Début 2012, Cyril Ramaphosa a obtenu les faveurs du président Jacob Zuma, devenant vice-président du parti aux dépens de Julius Malema. Si pendant cinq ans, il a pris soin de protéger Jacob Zuma, éclaboussé par divers scandales, afin de maintenir une cohésion au sein du parti, il promet aujourd’hui de tourner définitivement la page.
“Un nouveau départ”
“Alors que nous émergeons d’une période de troubles, une période de division et de discorde, l’année du centenaire de Nelson Mandela nous offre ce que j’appelle un nouveau départ”, affirmait Cyril Ramaphosa le 11 février dernier, au Cap, à l’endroit même où l’idole de la nation a prononcé son discours après sa sortie de prison.

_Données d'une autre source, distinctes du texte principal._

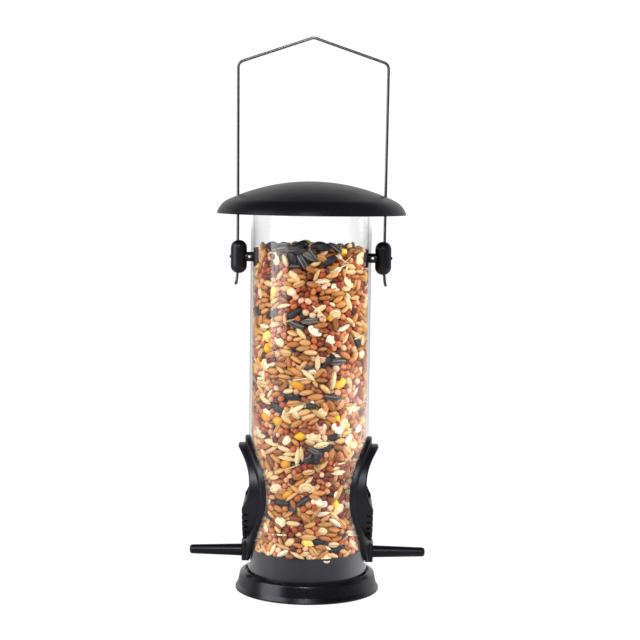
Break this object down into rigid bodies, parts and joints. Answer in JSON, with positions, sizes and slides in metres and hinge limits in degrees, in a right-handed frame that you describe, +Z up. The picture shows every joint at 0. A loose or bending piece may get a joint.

Objectif : parfaire sa stature de présidentiable en vue des élections de 2019. Seule ombre au tableau : le massacre de 34 grévistes par la police en août 2012 dans une compagnie minière de platine, Lonmin, dans laquelle il détenait des parts. Il sera finalement blanchi par une commission d’enquête et présentera ses excuses en 2017 pour son rôle dans ce drame, mais ses détracteurs ne manquent pas de rappeler cet épisode.
Désormais, il espère “renouer avec la population sud-africaine et remettre l’ANC sur pied”, estime Cécile Perrot, chercheuse à l’Université Paris Descartes. “La gestion du parti en matière d’éducation et de logement a été mauvaise”, précise-t-elle.
Pour cela, Cyril Ramaphosa, issu de la minorité Venda, doit encore gommer les divisions au sein de l’ANC, où la majorité zouloue de Jacob Zuma, est bien décidée à ne pas lâcher le pouvoir, explique la spécialiste : “S’ils ont perdu leur leader, ils veulent continuer à faire entendre leur voix”.